How old is she now and how long did it take you to feel better after she started sleeping through?
 
@eric2015 That’s amazing that he sleeps through sometimes! Any small victory is worth celebrating. My kid just turned 2. I could’ve been sleeping pretty well since she turned one. But I personally stayed up late and wrote emails (gig worker) watched a little tv after she went down, it’s my only free time all day and that ate into my otherwise decent sleep hours. I’m getting better now that she’s older, as a SAHM and a freelancer I now got to do work during the day when she plays. It just gets better on all aspects. You’ve got this!!
 
@eric2015 It does get better, yes.
The 4 hour stretches will become more frequent and eventually one day turn into five hours, then six hours and so forth.
Mine finally slept from 8pm to 7am at 20 months, so although it can take some of them a while - they will get there.
 
@eric2015 She had her own single bed. We cuddle to sleep in her bed and she would crawl into our bed in the middle of the night.

Then around 3, we put a mattress on the floor next to our bed and told her she can sleep there when she wakes up at night. She needed hand holding for her to be able to go back to sleep for ages.

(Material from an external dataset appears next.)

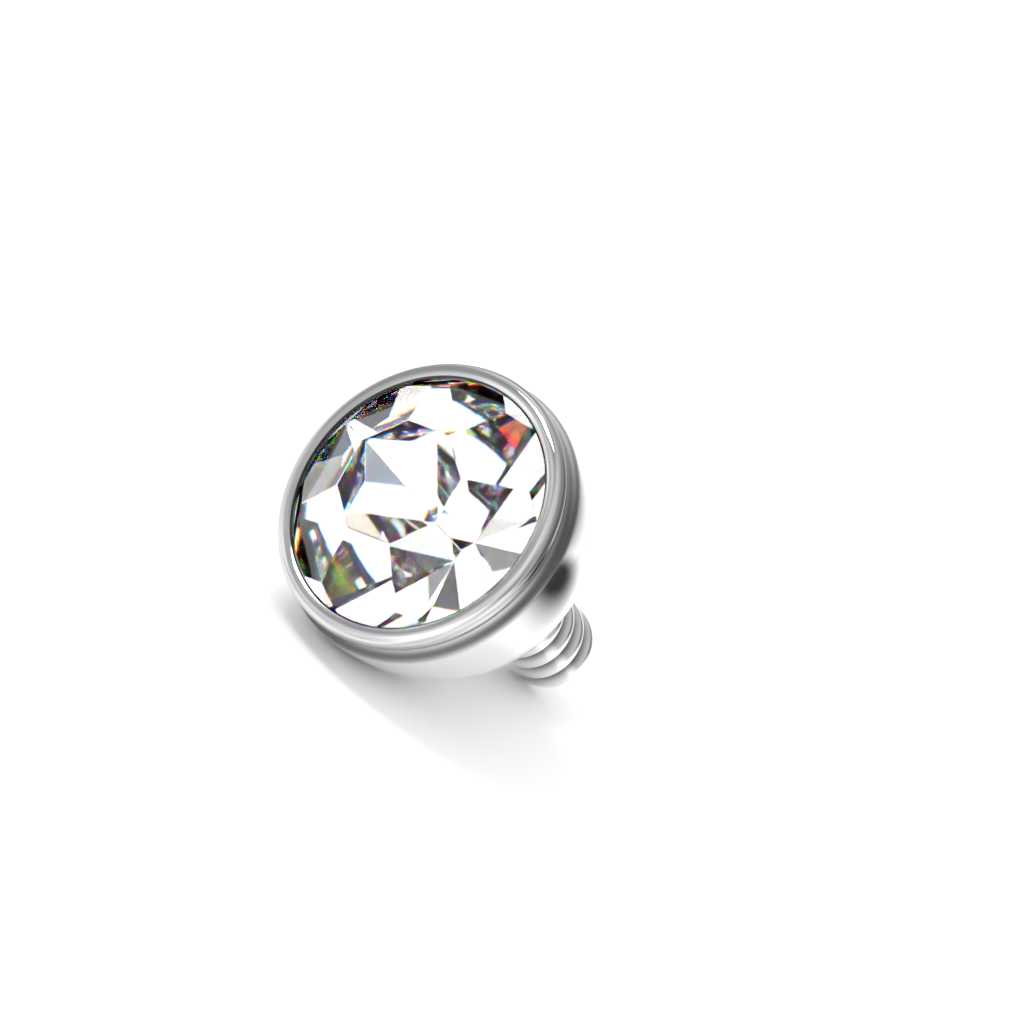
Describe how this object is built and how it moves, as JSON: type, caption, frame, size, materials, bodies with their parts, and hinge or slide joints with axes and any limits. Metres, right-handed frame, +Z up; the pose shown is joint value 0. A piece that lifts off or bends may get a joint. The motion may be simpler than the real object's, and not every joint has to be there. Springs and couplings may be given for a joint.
{
  "type": "gem top",
  "caption": "Ball-shaped bezel cup with a clear faceted round stone and a short threaded post, the screw-on top of a piercing barbell",
  "frame": {"origin": "on the floor under the middle of the whole, where it lies on its side with the ball and the post's tip touching the floor", "axes": "+Z up; +Y from the stone towards the post's tip, level with the floor; the stone faces -Y and a little up"},
  "size_m": [0.0048, 0.0064, 0.0048],
  "materials": {
    "polished_steel": "mirror polish, silver-white",
    "clear_stone": "clear faceted crystal, foil-bright from the front"
  },
  "bodies": {
    "root": {"bezel_setting": "polished_steel", "gem_stone": "clear_stone"}
  },
  "joints": []
}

When she was 4 we weaned her off holding her hand for her to go back to sleep and just verbally told her that we're there and everything is ok.

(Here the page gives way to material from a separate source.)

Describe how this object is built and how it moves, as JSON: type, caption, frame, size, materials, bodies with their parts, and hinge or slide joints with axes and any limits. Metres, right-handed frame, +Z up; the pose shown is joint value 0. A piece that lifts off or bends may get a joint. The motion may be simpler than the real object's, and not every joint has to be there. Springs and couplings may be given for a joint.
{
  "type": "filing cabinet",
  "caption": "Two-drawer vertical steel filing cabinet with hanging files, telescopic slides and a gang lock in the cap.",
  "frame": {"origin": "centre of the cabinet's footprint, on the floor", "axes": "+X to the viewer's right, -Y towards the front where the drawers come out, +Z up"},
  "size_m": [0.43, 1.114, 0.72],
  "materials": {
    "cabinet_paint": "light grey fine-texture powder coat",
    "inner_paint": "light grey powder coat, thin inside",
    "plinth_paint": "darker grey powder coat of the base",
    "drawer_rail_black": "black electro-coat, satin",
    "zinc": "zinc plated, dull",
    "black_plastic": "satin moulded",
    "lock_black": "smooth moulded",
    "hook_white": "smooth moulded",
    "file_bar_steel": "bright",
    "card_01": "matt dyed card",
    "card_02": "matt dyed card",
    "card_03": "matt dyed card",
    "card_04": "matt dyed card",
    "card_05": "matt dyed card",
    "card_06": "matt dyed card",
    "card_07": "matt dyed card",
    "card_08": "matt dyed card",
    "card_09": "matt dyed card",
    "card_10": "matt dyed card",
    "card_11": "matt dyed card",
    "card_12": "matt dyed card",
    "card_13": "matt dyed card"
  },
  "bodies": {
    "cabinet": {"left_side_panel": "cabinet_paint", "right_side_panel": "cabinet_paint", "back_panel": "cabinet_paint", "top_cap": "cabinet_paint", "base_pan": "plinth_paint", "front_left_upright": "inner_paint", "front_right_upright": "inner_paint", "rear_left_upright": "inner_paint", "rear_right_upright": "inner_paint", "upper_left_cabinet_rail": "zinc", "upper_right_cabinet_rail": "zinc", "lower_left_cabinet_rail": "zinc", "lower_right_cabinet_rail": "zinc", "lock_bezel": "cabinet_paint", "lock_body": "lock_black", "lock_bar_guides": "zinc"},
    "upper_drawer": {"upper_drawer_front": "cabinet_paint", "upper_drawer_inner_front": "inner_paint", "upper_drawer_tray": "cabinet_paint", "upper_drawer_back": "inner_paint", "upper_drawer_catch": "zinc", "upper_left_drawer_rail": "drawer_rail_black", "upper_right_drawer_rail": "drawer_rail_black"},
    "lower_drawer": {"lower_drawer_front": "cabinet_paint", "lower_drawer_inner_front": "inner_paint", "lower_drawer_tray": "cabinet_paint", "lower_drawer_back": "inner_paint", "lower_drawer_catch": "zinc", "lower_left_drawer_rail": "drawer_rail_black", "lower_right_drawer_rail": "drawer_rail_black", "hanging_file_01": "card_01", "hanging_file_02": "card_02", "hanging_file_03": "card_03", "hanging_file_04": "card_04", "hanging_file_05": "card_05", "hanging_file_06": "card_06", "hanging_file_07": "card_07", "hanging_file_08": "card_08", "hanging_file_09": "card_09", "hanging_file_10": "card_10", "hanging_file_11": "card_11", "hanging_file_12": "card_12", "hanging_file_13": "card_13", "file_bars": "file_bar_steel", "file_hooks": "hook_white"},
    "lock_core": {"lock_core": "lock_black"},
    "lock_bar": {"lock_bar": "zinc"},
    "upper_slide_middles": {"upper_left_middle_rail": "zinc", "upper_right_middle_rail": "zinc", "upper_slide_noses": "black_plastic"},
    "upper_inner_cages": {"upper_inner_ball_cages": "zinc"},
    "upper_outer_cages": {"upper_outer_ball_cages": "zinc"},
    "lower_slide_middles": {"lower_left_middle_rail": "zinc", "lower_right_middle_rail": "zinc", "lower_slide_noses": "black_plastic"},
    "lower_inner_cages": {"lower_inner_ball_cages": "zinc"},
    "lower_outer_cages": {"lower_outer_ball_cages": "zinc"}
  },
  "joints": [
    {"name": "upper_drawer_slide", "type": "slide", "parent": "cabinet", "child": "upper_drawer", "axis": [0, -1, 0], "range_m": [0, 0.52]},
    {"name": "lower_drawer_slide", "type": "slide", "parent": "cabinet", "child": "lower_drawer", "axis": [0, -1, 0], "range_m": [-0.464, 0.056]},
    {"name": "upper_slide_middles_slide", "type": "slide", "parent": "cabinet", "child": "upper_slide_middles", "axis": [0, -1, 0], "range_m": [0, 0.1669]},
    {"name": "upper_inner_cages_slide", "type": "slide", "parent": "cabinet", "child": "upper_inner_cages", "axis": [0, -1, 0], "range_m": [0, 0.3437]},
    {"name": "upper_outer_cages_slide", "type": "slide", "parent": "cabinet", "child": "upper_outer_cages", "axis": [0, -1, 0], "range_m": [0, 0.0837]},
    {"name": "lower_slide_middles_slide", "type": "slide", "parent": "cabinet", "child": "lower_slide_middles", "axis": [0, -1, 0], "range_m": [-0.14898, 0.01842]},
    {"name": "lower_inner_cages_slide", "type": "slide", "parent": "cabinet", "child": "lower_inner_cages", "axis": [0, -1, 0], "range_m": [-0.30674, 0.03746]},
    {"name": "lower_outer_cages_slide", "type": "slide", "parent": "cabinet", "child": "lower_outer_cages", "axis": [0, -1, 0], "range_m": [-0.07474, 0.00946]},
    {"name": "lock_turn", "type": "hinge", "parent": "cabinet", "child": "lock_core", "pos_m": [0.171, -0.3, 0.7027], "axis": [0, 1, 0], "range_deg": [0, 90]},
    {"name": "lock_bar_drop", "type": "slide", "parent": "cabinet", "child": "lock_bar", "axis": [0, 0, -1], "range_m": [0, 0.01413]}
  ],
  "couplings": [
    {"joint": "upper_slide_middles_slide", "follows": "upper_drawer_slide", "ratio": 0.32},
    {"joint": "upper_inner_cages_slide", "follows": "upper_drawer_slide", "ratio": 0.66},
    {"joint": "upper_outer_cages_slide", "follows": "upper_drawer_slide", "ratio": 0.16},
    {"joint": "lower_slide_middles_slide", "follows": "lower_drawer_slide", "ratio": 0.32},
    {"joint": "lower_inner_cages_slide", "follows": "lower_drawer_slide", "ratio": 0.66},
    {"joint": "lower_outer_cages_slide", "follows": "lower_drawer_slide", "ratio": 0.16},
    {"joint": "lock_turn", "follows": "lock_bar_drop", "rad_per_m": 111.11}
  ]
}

When she was 5, when I was pregnant we told her she had to sleep in her room as a baby was coming and asked her why she wouldn't sleep all night in her room. She said she was scared of the dark so we bought her a night light of her choice and rewarded her with extra chocolate for dessert at dinner for every night she slept in her bed 😂

We still cuddle her to sleep in her bed to this day.
 
@eric2015 OP I feel you! I spent most of yesterday feeling sick from sleep deprivation and here I am in the middle of the night again with even less sleep. Baby boy’s sleep is all over the place at 4 months—every day we can do the same thing in terms of napping, outdoors time, frequent feeds, etc. and get wildly different results at night. We’ve tried both earlier and later bed times, we have the sound machine…some nights I’ll get three hours total sleep, some nights he’ll do a 5 hour stretch. We haven’t seen 6+ since we dropped the swaddle.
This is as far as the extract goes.